Suena Colorblind, de
Counting Crows
Algo ocurre cuando después de haber visto una película cuyo discurso se sustenta sobre cuestiones “importantes”, cuando a las claras te invita –o incita- a la reflexión, uno se mantiene entre la indiferencia y el reconocimiento, merecido, sin duda, de haber visto una obra a tener en cuenta, una de esas que conviene ver, y comentar, y recomendar. Eso mismo me ocurre al ver La profesora de parvulario (Haganenet, 2014), el segundo largometraje del israelí Nadav Lapid, cuyo punto de partida, basado en la propia experiencia del cineasta quien en su infancia se dedicaba a escribir poemas, nos habla de la relación que se establece entre Yoav, un niño de cinco años con un asombroso talento para componer versos llenos de símbolos que esconden profundas y bellas reflexiones sociales y metafísicas, y Nira, su profesora, poeta ocasional que asiste a talleres de creación literaria, y que descubre como a los ojos de los demás, incluido su propio padre, el joven protagonista es simplemente un niño.
Esa relación, despojada progresivamente de cualquier aspecto entrañable y afectivo cuando descubrimos que Nira pasa de la fijación a la obsesión, le sirve a Lapid para construir un relato para adultos, de la misma manera que Yoav recita poemas para gente con una sensibilidad especial, una parábola a través de la cual hay que interpretar una lectura sociológica de Israel. Una lectura crítica y amarga sobre una sociedad incapaz de apreciar la belleza de lo poético y el, supuestamente, enorme talento de una especie de Mozart de las metáforas –y Nira podría ser una versión de Salieri-. Lapid también utiliza los símbolos y así tenemos a ese pequeño Rimbaud convertido en un mesías que cruza el desierto aunque en este caso no lo haga seguido de ningún pueblo, demasiado ocupado este en la practicidad de lo cotidiano, sino raptado por una mujer que cree haber visto la luz que le lleve a salir de su gris, triste y monótona vida familiar. Frente a las imágenes de La profesora de parvulario uno se ve casi obligado a seguir ese discurso, de la misma manera que uno debe admirarse ante la capacidad poética del pequeño Yoav. Sin embargo, a uno esa lectura sociológica le acaba casi provocando la misma sensación de incredulidad e ignorancia que le causan esos momentos en que Yoav, yendo de un lado a otro, empieza a recitar sus versos.

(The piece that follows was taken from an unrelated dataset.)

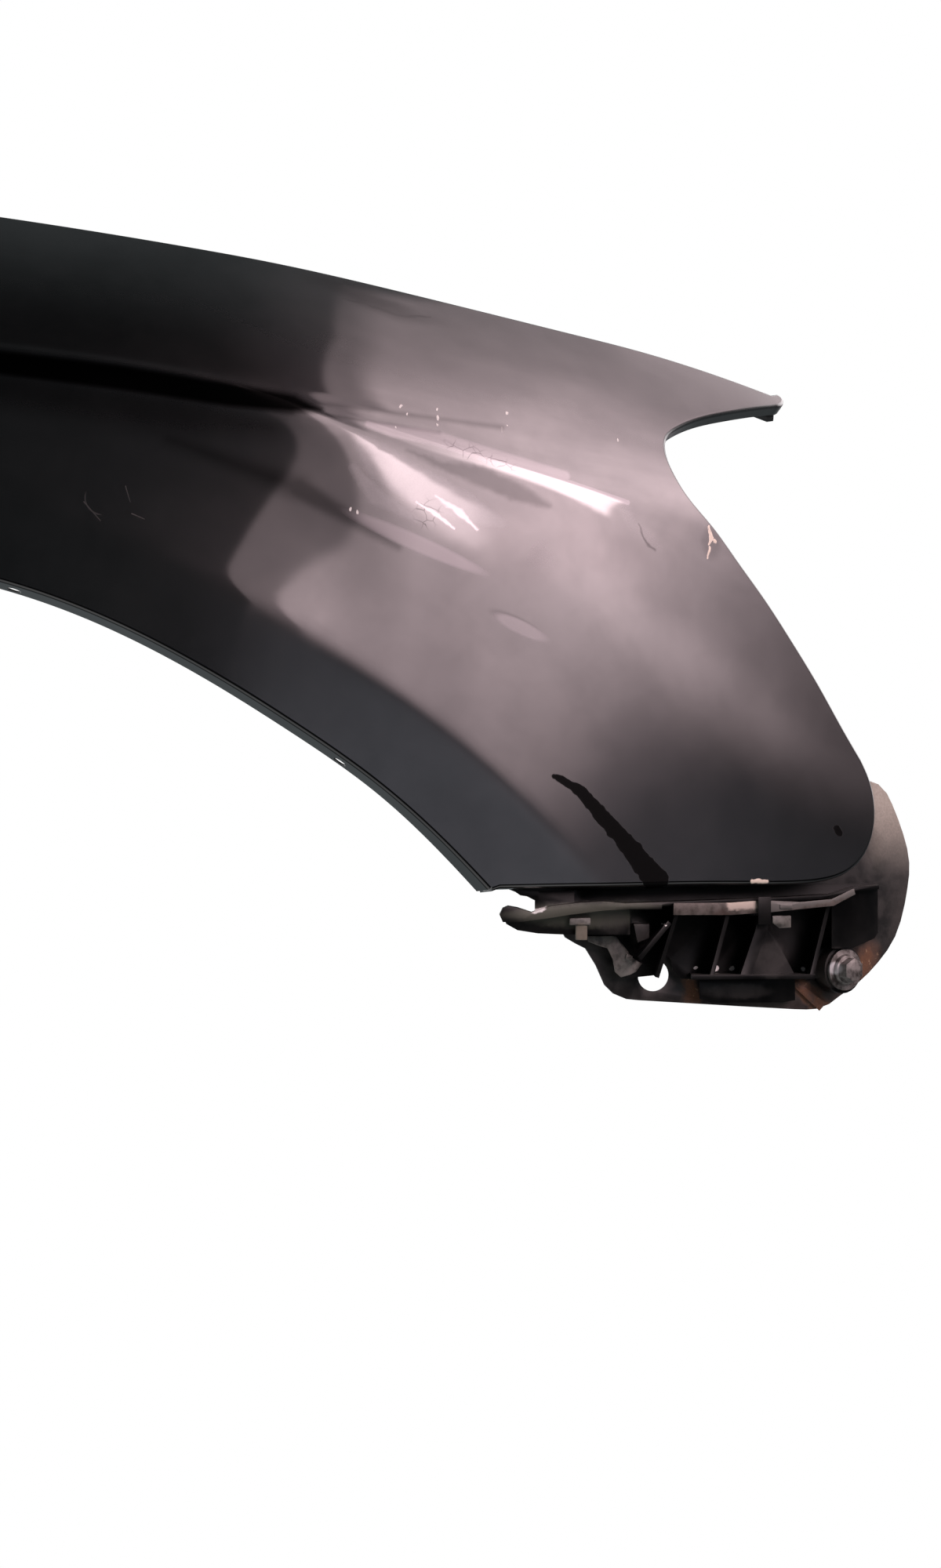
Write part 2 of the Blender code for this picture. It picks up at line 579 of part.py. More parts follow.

Puede que algo de todo esto sea provocado por la distante y precisa puesta en escena del propio Lapid –quien se permite algún desliz formal algo fuera de lugar-, cuya mirada a veces resulta tan indiferente y tan poco afectiva como lo es la de esa sociedad a la que parece criticar de forma tan contundente como maniquea. Tan solo cuando el eje del relato se desplaza y el interés se apoya en Nira y vemos cómo ese personaje va progresivamente obsesionándose con el joven protagonista, cómo su relación con él va convirtiéndose en algo tortuoso, enfermizo y ambiguo, solo entonces La profesora de parvulario se convierte en una película con cierta entidad dramática, y de ahí que en su tramo final recupere algo de su aliento. Y es también a través de ella, y de cómo se relaciona con Yoav –como se aprovecha inicialmente de sus poemas, como después buscará su reconocimiento-, como surgen algunas cuestiones interesantes sobre si el talento para escribir surge a partir de la experiencia adquirida o es un don que pertenece a unos pocos elegidos, sobre si la sensibilidad poética puede residir en un inocente niño incapaz de redactar sus versos, sobre hasta que punto hay que intervenir o no ante un fenómeno por el estilo, etc.
Sin embargo, todas esa cuestiones son lastradas, en parte, por la falta de apego absoluta que el film desprende y, en parte, porque parece querer Lapid que prevalezca otro tipo de reflexión. De ahí esa sensación de apatía que me dejan sus imágenes, tras cuyo visionado uno permanece como esa sociedad israelí ante los poemas de Yoav. Puede que, sin ser consciente del todo, uno sea incapaz de apreciar todos los valores de una película como La profesora de parvulario. No es descartable cuando a uno le han tenido que explicar dónde reside la belleza poética de las palabras del joven protagonista. Puede que uno, sin darse cuenta, este en ese grupo al que pertenecen todos los demás, aquel del que huye Nira. Seguramente, porque si no fuera así, uno la vería con otros ojos, y la entendería.